Starter set: different flavors of the form
- The classical read: Super Metroid’s authored map and elegant power‑curve; Symphony of the Night’s RPG‑leaning castle and mirrored structure.
- Modern 2D refinement: Hollow Knight’s sprawling, hand‑drawn network; Ori’s traversal‑first flow; Guacamelee!’s combat‑forward take and playful gating.
- Short, focused adventures: Micro‑scale takes that wrap the loop in a few hours while keeping the structure intact.
- Action‑heavy hybrids: Games that pair precise platforming with demanding bosses, leaning on soft locks and late‑game routing.
- 3D or top‑down interpretations: Campaigns built around gadget/tool re‑entry, looping hubs, and authored shortcuts — same skeleton, different camera.
If you want a strictly canonical Nintendo take on the formula’s return to 2D, Metroid Dread shows how modern fast travel, readable maps, and tailored pressure can coexist with old‑school vectoring.
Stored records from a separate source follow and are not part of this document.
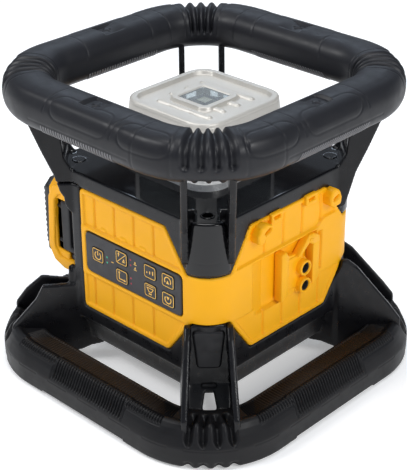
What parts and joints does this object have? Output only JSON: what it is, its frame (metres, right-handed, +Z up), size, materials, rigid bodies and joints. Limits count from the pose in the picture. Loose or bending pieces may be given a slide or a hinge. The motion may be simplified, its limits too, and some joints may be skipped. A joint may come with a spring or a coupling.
{
  "type": "rotating laser level",
  "caption": "Rotating laser level with bumper rings on four posts, a windowed self-levelling head, keypad, accessory face and slide-on battery pack.",
  "frame": {"origin": "ground plane under the middle of the head, between the four corner feet", "axes": "+Z up along the head, keypad face towards -Y, accessory face towards +X, battery pack towards -X, rear tripod thread towards +Y"},
  "size_m": [0.254, 0.254, 0.2299],
  "materials": {
    "bumper_rubber": "satin moulded rubber",
    "charcoal_plastic": "matte with gloss deck",
    "yellow_plastic": "satin",
    "keypad_plastic": "satin",
    "head_aluminium": "bead-blasted",
    "frame_aluminium": "machined",
    "black_anodised": "black anodised",
    "window_glass": "polished",
    "steel": "plain",
    "brass": "turned",
    "contact_brass": "plated",
    "board_green": "solder mask",
    "led_lens": "clear",
    "white_plastic": "moulded",
    "belt_rubber": "matte",
    "cell_wrap": "shrink wrap"
  },
  "bodies": {
    "housing": {"top_bumper": "bumper_rubber", "bottom_bumper": "bumper_rubber", "top_housing": "charcoal_plastic", "base_housing": "charcoal_plastic", "main_housing": "yellow_plastic", "battery_dock": "charcoal_plastic", "terminal_block": "contact_brass", "keypad_overlay": "keypad_plastic", "keypad_board": "board_green", "status_leds": "led_lens", "accessory_plate": "yellow_plastic", "accessory_inserts": "brass", "head_base": "head_aluminium", "head_cap": "head_aluminium", "head_windows": "window_glass", "top_window": "window_glass", "head_screws": "steel", "gimbal_frame": "frame_aluminium", "frame_pins": "steel", "levelling_motors": "steel", "main_board": "board_green", "beeper": "keypad_plastic", "tripod_insert": "brass", "side_tripod_insert": "brass", "housing_screws": "steel"},
    "gimbal_ring": {"gimbal_ring": "frame_aluminium", "barrel_pins": "steel"},
    "barrel": {"laser_barrel": "black_anodised", "laser_module": "brass", "collimator_lens": "window_glass", "level_vials": "window_glass", "bearing_outer_race": "steel", "drive_motor": "steel", "drive_belt": "belt_rubber"},
    "rotor": {"rotor": "black_anodised", "pentaprism": "window_glass", "rotor_pulley": "white_plastic", "encoder_disc": "steel", "bearing_inner_race": "steel"},
    "motor_pulley": {"motor_pulley": "white_plastic"},
    "x_lead_screw": {"x_lead_screw": "steel"},
    "y_lead_screw": {"y_lead_screw": "steel"},
    "x_level_nut": {"x_level_nut": "brass"},
    "y_level_nut": {"y_level_nut": "brass"},
    "battery_pack": {"pack_base_case": "charcoal_plastic", "pack_band": "yellow_plastic", "pack_top_case": "charcoal_plastic", "pack_cells": "cell_wrap", "latch_spring": "steel"},
    "latch_button": {"latch_button": "keypad_plastic"},
    "power_key": {"power_key": "keypad_plastic"},
    "slope_key": {"slope_key": "keypad_plastic"},
    "axis_key": {"axis_key": "keypad_plastic"},
    "speed_key": {"speed_key": "keypad_plastic"},
    "scan_key": {"scan_key": "keypad_plastic"},
    "clockwise_key": {"clockwise_key": "keypad_plastic"},
    "counterclockwise_key": {"counterclockwise_key": "keypad_plastic"}
  },
  "joints": [
    {"name": "gimbal_x", "type": "hinge", "parent": "housing", "child": "gimbal_ring", "pos_m": [0, 0, 0.14], "axis": [1, 0, 0], "range_deg": [-5, 5]},
    {"name": "gimbal_y", "type": "hinge", "parent": "gimbal_ring", "child": "barrel", "pos_m": [0, 0, 0.14], "axis": [0, 1, 0], "range_deg": [-5, 5]},
    {"name": "rotor_spin", "type": "hinge", "parent": "barrel", "child": "rotor", "pos_m": [0, 0, 0.1616], "axis": [0, 0, 1], "continuous": true},
    {"name": "motor_spin", "type": "hinge", "parent": "barrel", "child": "motor_pulley", "pos_m": [0.024, 0, 0.156], "axis": [0, 0, 1], "continuous": true},
    {"name": "x_nut_slide", "type": "slide", "parent": "housing", "child": "x_level_nut", "axis": [0, 0, 1], "range_m": [-0.0055, 0.0055]},
    {"name": "y_nut_slide", "type": "slide", "parent": "housing", "child": "y_level_nut", "axis": [0, 0, 1], "range_m": [-0.0055, 0.0055]},
    {"name": "x_screw_spin", "type": "hinge", "parent": "housing", "child": "x_lead_screw", "pos_m": [0.058, 0, 0.1], "axis": [0, 0, 1], "range_deg": [-620, 620]},
    {"name": "y_screw_spin", "type": "hinge", "parent": "housing", "child": "y_lead_screw", "pos_m": [0, 0.058, 0.1], "axis": [0, 0, 1], "range_deg": [-620, 620]},
    {"name": "battery_slide", "type": "slide", "parent": "housing", "child": "battery_pack", "axis": [0, -1, 0], "range_m": [0, 0.12]},
    {"name": "latch_press", "type": "slide", "parent": "battery_pack", "child": "latch_button", "axis": [-1, 0, 0], "range_m": [0, 0.003], "stiffness_N_per_m": 600, "springref_m": -0.003, "deforming": ["latch_spring"]},
    {"name": "power_key_press", "type": "slide", "parent": "housing", "child": "power_key", "axis": [0, 1, 0], "range_m": [0, 0.0004], "stiffness_N_per_m": 500, "springref_m": -0.001},
    {"name": "slope_key_press", "type": "slide", "parent": "housing", "child": "slope_key", "axis": [0, 1, 0], "range_m": [0, 0.0004], "stiffness_N_per_m": 500, "springref_m": -0.001},
    {"name": "axis_key_press", "type": "slide", "parent": "housing", "child": "axis_key", "axis": [0, 1, 0], "range_m": [0, 0.0004], "stiffness_N_per_m": 500, "springref_m": -0.001},
    {"name": "speed_key_press", "type": "slide", "parent": "housing", "child": "speed_key", "axis": [0, 1, 0], "range_m": [0, 0.0004], "stiffness_N_per_m": 500, "springref_m": -0.001},
    {"name": "scan_key_press", "type": "slide", "parent": "housing", "child": "scan_key", "axis": [0, 1, 0], "range_m": [0, 0.0004], "stiffness_N_per_m": 500, "springref_m": -0.001},
    {"name": "clockwise_key_press", "type": "slide", "parent": "housing", "child": "clockwise_key", "axis": [0, 1, 0], "range_m": [0, 0.0004], "stiffness_N_per_m": 500, "springref_m": -0.001},
    {"name": "counterclockwise_key_press", "type": "slide", "parent": "housing", "child": "counterclockwise_key", "axis": [0, 1, 0], "range_m": [0, 0.0004], "stiffness_N_per_m": 500, "springref_m": -0.001}
  ],
  "couplings": [
    {"joint": "motor_spin", "follows": "rotor_spin", "ratio": 3},
    {"joint": "x_nut_slide", "follows": "gimbal_y", "m_per_rad": -0.058},
    {"joint": "y_nut_slide", "follows": "gimbal_x", "m_per_rad": 0.058},
    {"joint": "x_screw_spin", "follows": "gimbal_y", "ratio": -121.47},
    {"joint": "y_screw_spin", "follows": "gimbal_x", "ratio": 121.47}
  ]
}
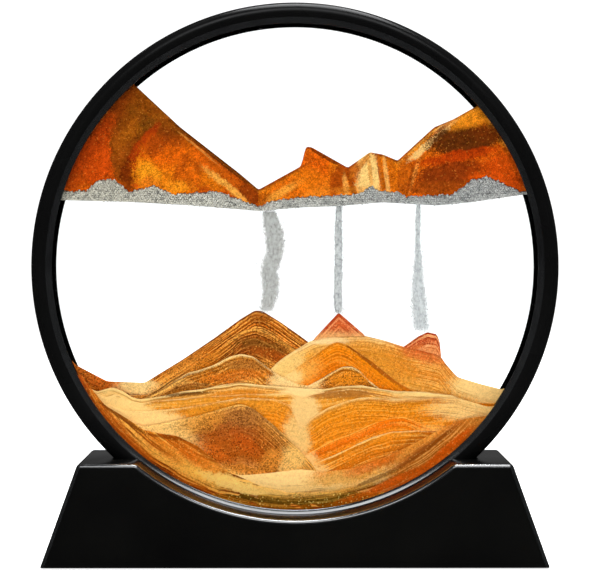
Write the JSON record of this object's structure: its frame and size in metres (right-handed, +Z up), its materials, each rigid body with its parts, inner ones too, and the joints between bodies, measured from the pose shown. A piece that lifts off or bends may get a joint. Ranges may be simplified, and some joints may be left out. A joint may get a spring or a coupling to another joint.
{
  "type": "moving sand art frame",
  "caption": "Round double-glazed frame of coloured sand in liquid that turns in a low sloped stand, so the sand falls through a layer of bubbles into dunes.",
  "frame": {"origin": "centre of the stand's footprint, at the underside of the foot pads", "axes": "+Z up, +Y from the front pane to the rear pane along the disc's turning axis, +X to the right seen from the front"},
  "size_m": [0.18, 0.04, 0.1905],
  "materials": {
    "black_moulding": "satin",
    "clear_glass": "polished",
    "clear_liquid": "polished",
    "seal_rubber": "matte",
    "foot_rubber": "matte",
    "screw_steel": "satin",
    "air_bubbles": "matte",
    "falling_sand": "matte",
    "dark_sand": "matte",
    "orange_sand": "matte",
    "amber_sand": "matte",
    "brown_sand": "matte",
    "cream_sand": "matte",
    "red_sand": "matte",
    "gold_sand": "satin"
  },
  "bodies": {
    "stand": {"stand_shell": "black_moulding", "stand_base_plate": "black_moulding", "base_screw_1": "screw_steel", "base_screw_2": "screw_steel", "base_screw_3": "screw_steel", "base_screw_4": "screw_steel", "foot_pad_1": "foot_rubber", "foot_pad_2": "foot_rubber", "foot_pad_3": "foot_rubber", "foot_pad_4": "foot_rubber"},
    "sand_disc": {"front_bezel": "black_moulding", "rear_bezel": "black_moulding", "front_glass": "clear_glass", "rear_glass": "clear_glass", "rim_spacer": "seal_rubber", "fill_plug": "seal_rubber", "liquid_above": "clear_liquid", "liquid_below": "clear_liquid", "bubble_layer": "air_bubbles", "upper_sand_left": "dark_sand", "upper_sand_middle": "orange_sand", "upper_sand_right": "amber_sand", "stream_left": "falling_sand", "stream_centre": "falling_sand", "stream_right": "falling_sand", "red_heap_centre": "red_sand", "red_heap_right": "red_sand", "back_range": "amber_sand", "middle_range": "orange_sand", "front_terrace": "cream_sand", "front_mound_left": "brown_sand", "front_mound_right": "amber_sand", "gold_bed": "gold_sand"}
  },
  "joints": [
    {"name": "disc_turn", "type": "hinge", "parent": "stand", "child": "sand_disc", "pos_m": [0, 0, 0.1005], "axis": [0, 1, 0], "continuous": true}
  ]
}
If you prefer a discovery‑first PC storefront view of what’s bubbling up, Valve maintains a genre hub for new and trending releases under the Metroidvania tag.
Why it still hits
The genre taps a reliable neurological loop: notice a tantalizing obstacle, set a mental bookmark, earn a power, and cash that check on the way back. Good Metroidvanias pace that rhythm so curiosity leads, not chores — map readability lowers friction, traversal powers stay satisfying, and returns feel like revelation, not obligation. When the pieces lock, you’re not just stronger on paper; the entire world now yields to how you read it.
Labels will keep shifting — “search‑action,” “platform‑adventure,” even knowledge‑gated branches — but the throughline is stable: authored spaces that reward curiosity with capability, and capability with new space. Everything else — art style, perspective, stat pages — is flavor.